The experimental structure generates a powerful emotional charge that builds over the course of the narrative. We begin the novel with a vast richness of characters, description and information. Initially, it is almost overwhelming. As with any good mystery, we are uncertain as to which details or persons will prove to be important. Then, as we start to orient ourselves, the stars realign and the sections shorten. As characters play their predetermined parts and die or fade into the background, the pace quickens and the authorial commentary becomes briefer. The constant guidance and interjections may have felt unfamiliar and frustrating at first, but as we move from begrudgingly accepting their intrusions to appreciating and even relying on them, they start to vanish from the text. As the revelations pile up, one begins to question whether Catton can maintain her commitment to the full-bodied Victorian prose style, as she gives herself fewer and fewer words to work with. But she does, right up until the last pages of the novel, when the conceit finally breaks apart and those italicised chapter summaries start to outstrip the content of the chapters. In these brief, beautifully allusive final movements, which pass like heartbeats after the density of the earlier sections, we are allowed a tantalising glimpse of the truth that has been at work behind the novel’s ornate structure: that it is a story about love, not death.

There is, of course, a great deal more that can and will be said about The Luminaries. It is a novel with enough scope and substance to be argued for and against and with for a good time yet. For now, though, having begun with Barth’s ‘The Literature of Exhaustion’, I would like to refer to that essay’s underappreciated sequel from 1980, ‘The Literature of Replenishment’, in which he states:

The ideal postmodern novel will somehow rise above the quarrel between realism and irrealism, formalism and ‘contentism’, pure and committed literature, coterie fiction and junk fiction … My own analogy would be with good jazz or classical music: one finds much on successive listenings or close examination of the score that one didn’t catch the first time through; but the first time through should be so ravishing – and not just to the specialists – that one delights in the replay.

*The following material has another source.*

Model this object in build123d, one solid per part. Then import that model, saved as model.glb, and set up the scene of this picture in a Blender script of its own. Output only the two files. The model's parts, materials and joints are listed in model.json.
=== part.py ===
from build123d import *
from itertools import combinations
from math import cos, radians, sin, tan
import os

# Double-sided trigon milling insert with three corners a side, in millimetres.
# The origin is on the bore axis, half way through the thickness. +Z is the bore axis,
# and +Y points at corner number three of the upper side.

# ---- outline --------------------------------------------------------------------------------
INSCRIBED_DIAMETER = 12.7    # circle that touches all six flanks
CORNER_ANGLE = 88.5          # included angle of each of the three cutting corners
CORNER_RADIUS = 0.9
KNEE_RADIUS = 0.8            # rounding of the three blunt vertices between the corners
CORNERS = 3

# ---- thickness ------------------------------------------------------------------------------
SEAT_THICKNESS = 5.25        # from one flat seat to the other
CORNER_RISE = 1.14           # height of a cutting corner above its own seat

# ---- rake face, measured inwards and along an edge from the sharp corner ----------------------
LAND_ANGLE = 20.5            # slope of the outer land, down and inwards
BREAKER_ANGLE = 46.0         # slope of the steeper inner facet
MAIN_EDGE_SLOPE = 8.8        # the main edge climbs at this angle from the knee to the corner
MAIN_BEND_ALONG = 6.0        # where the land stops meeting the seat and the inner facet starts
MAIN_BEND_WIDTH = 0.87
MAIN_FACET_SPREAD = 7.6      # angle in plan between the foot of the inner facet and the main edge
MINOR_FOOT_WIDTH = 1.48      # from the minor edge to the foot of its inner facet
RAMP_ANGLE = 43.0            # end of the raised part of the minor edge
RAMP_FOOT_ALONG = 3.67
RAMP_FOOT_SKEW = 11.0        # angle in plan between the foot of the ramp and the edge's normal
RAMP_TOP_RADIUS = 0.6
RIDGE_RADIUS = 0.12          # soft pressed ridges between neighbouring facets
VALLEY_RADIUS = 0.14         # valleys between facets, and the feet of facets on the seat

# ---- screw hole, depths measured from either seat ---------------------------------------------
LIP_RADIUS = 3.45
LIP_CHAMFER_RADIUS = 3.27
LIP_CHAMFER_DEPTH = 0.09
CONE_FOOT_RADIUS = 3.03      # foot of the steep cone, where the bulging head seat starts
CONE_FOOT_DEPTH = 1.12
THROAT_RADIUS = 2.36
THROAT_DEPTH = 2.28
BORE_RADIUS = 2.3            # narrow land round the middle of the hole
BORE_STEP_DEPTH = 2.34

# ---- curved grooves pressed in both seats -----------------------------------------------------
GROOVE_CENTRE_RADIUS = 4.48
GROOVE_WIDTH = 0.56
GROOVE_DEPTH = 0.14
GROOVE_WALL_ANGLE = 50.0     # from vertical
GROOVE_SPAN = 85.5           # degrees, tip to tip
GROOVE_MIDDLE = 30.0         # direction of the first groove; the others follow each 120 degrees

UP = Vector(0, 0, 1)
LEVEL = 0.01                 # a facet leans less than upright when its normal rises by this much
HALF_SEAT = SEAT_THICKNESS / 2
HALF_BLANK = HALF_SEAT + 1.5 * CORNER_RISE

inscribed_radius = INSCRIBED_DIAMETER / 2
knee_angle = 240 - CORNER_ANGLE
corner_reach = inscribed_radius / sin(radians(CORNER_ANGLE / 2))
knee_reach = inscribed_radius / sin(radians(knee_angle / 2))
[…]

I strongly suspect that The Luminaries is playing the tune Barth requested. It is complex in its design, yet accessible in its narrative and prose. Its plot is engrossing in own right, but an awareness of the structure working behind it deepens one’s pleasure and absorption. As a satisfying murder mystery, it wears its colours proudly, yet it is not afraid to subvert and critique the traditions and conventions of its genre. Best of all, while maintaining a wry self-awareness about its borrowings and constructions, it is never a cynical novel. At times, it can be unapologetically romantic, in both its narrative content and its attitude towards the literary tradition it emulates. It is a novel that can be appreciated on many different levels, but which builds into a consistent and harmonious whole.

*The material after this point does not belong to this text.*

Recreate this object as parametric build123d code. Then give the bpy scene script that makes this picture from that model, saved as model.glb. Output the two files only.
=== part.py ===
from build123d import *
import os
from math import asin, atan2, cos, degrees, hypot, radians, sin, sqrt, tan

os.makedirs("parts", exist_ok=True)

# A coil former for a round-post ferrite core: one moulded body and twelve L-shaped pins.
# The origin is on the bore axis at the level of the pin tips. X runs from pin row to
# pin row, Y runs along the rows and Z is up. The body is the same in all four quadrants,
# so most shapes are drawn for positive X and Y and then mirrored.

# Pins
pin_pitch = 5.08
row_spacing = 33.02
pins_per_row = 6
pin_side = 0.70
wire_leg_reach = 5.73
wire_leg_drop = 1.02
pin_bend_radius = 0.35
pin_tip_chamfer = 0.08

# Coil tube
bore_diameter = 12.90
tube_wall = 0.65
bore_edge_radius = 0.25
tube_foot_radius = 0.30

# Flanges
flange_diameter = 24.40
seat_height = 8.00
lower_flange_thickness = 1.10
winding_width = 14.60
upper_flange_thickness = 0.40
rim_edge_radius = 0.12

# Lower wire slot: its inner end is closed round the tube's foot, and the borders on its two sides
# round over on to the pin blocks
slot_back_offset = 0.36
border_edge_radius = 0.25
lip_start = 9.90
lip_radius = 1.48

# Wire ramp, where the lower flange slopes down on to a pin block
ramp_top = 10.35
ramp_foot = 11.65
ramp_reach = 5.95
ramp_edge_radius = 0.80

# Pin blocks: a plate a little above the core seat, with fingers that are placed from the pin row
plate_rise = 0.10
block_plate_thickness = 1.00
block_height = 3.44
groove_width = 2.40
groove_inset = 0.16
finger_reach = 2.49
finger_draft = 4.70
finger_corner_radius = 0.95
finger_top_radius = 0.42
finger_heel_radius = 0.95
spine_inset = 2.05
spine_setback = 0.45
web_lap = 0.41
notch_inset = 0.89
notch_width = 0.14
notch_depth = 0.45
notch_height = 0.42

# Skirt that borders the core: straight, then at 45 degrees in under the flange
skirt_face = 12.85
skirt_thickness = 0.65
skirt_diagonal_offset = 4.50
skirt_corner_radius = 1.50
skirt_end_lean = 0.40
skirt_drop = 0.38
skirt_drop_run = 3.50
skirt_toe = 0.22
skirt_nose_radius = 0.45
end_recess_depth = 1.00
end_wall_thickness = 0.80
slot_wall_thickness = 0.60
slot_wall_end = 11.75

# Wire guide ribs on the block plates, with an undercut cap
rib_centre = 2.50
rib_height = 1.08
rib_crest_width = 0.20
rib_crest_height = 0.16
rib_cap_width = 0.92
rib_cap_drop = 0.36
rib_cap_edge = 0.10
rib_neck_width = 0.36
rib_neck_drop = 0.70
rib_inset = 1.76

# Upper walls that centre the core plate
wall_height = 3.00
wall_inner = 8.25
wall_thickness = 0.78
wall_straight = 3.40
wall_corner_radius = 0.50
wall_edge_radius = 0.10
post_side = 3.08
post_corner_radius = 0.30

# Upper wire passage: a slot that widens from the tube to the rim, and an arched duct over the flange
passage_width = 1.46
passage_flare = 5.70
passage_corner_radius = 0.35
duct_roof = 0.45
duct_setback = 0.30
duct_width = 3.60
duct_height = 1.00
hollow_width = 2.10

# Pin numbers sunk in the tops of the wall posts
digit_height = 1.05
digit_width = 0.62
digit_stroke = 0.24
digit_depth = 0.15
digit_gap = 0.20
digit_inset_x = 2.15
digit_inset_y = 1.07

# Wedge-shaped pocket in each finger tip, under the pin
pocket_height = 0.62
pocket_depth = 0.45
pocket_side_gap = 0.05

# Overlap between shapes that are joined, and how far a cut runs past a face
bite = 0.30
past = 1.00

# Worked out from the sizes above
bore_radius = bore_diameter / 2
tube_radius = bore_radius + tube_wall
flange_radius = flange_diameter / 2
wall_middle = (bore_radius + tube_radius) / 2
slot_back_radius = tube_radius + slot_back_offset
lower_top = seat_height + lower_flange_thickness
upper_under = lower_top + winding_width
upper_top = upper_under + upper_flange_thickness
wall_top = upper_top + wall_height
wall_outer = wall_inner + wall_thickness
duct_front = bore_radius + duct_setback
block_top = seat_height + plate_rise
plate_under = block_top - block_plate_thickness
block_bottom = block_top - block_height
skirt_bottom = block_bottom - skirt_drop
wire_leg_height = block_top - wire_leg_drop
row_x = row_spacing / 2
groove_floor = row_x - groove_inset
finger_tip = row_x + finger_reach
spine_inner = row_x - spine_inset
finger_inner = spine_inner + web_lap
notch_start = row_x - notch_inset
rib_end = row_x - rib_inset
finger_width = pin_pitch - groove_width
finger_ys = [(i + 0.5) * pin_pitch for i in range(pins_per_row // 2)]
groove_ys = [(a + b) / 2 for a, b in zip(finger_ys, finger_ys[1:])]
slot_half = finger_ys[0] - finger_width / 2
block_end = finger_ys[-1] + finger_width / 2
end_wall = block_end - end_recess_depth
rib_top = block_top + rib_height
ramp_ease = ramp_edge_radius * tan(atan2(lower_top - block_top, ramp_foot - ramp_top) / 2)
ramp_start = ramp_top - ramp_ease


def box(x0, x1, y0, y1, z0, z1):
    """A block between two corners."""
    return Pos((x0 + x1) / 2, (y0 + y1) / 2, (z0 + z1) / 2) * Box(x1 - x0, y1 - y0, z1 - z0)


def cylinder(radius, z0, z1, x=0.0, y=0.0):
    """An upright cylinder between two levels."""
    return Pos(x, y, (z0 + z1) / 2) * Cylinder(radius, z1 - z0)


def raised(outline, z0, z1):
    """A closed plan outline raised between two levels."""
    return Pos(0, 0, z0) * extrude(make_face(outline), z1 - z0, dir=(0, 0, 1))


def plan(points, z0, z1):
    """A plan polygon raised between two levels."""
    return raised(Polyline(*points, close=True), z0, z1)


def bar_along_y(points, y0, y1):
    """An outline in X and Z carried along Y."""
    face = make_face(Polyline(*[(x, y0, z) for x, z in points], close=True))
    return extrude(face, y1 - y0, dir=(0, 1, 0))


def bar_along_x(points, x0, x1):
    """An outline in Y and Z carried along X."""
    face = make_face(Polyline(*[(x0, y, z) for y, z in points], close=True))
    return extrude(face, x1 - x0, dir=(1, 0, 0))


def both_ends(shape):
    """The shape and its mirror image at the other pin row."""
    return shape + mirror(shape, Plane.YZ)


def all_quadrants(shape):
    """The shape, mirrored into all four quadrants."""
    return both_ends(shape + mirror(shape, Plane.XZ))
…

The reviews of The Luminaries from New Zealand writers and critics that I have drawn on have generated a fair bit of controversy in wake of the Man Booker announcement. I am not going to enter into the debate as to whether some of these might constitute ‘bullying’ as Catton has alleged (Ross Brighton though, boy, he just wades right in, go and read him), but they are worth reflecting on.

Reviews, of course, matter to all writers, at all levels of success, but they can matter more intensely in a country like New Zealand for a number of reasons. Firstly, New Zealand’s literary culture is very small and there is a reasonable chance of knowing your reviewer, or knowing people who know them, or meeting them in the near future, which makes the process quite fraught. (As a Christchurch native, I will admit now, in case anyone accuses me of an excess of objectivity, to having known Eleanor Catton’s family all my life, to having also known Guy Somerset for a good number of years, and to having once encountered C.K. Stead, who was perfectly pleasant to me, though I was unable to say anything much as I was in an abject state of awe and terror.) Secondly, there is the problem that there are so few reviews, and they are often so brief. A newly published New Zealand novel is lucky to get half a dozen reviews of reasonable length (more than 400 words), so there is little space for differing opinions on New Zealand literature, and few forums for debate. Every review counts, and if The Luminaries had only been published in New Zealand then these reviews might have been enough to sink it, despite its many excellent qualities. Fortunately, its success and acclaim overseas make it a novel that can sustain a diversity of opinion, which is, sadly, rare in the New Zealand context.

Once the excitement surrounding the Man Booker Prize starts to fade, matters that now seem peripheral may align themselves at the centre. Might it be possible for us, in the wake of all this, to have an argument about a novel? A proper argument? One that doesn’t immediately descend into empty snark, glib dismissals, or accusatory finger-pointing? Might this have an ongoing effect on the literary discourse and the reviewing culture in New Zealand? Perhaps we can now hope for a truly remarkable alignment of the spheres.

References

John Barth, ‘The Literature of Exhaustion’ and ‘The Literature of Replenishment,’ The Friday Book: Essays and Other Non-Fiction (Johns Hopkins University Press, 1984).
Ross Brighton, ‘Catton, Criticism, and the Great Cringe,’ The Pantograph Punch (23 October 2013).
Brannavan Gnanalingam, ‘Eleanor Catton on The Rehearsal,’ The Lumière Reader (6 March 2012).
Kirsty Gunn, ‘The Luminaries by Eleanor Catton,’ The Guardian (11 September 2013).
Thomas Penn, ‘Hilary Mantel’s Thomas Cromwell is the man for this season,’ The Guardian (20 October 2012).
Guy Somerset, ‘The Luminaries by Eleanor Catton,’ New Zealand Listener (29 August 2013).
C.K. Stead, ‘The Luminaries by Eleanor Catton,’ Financial Times (6 September 2013).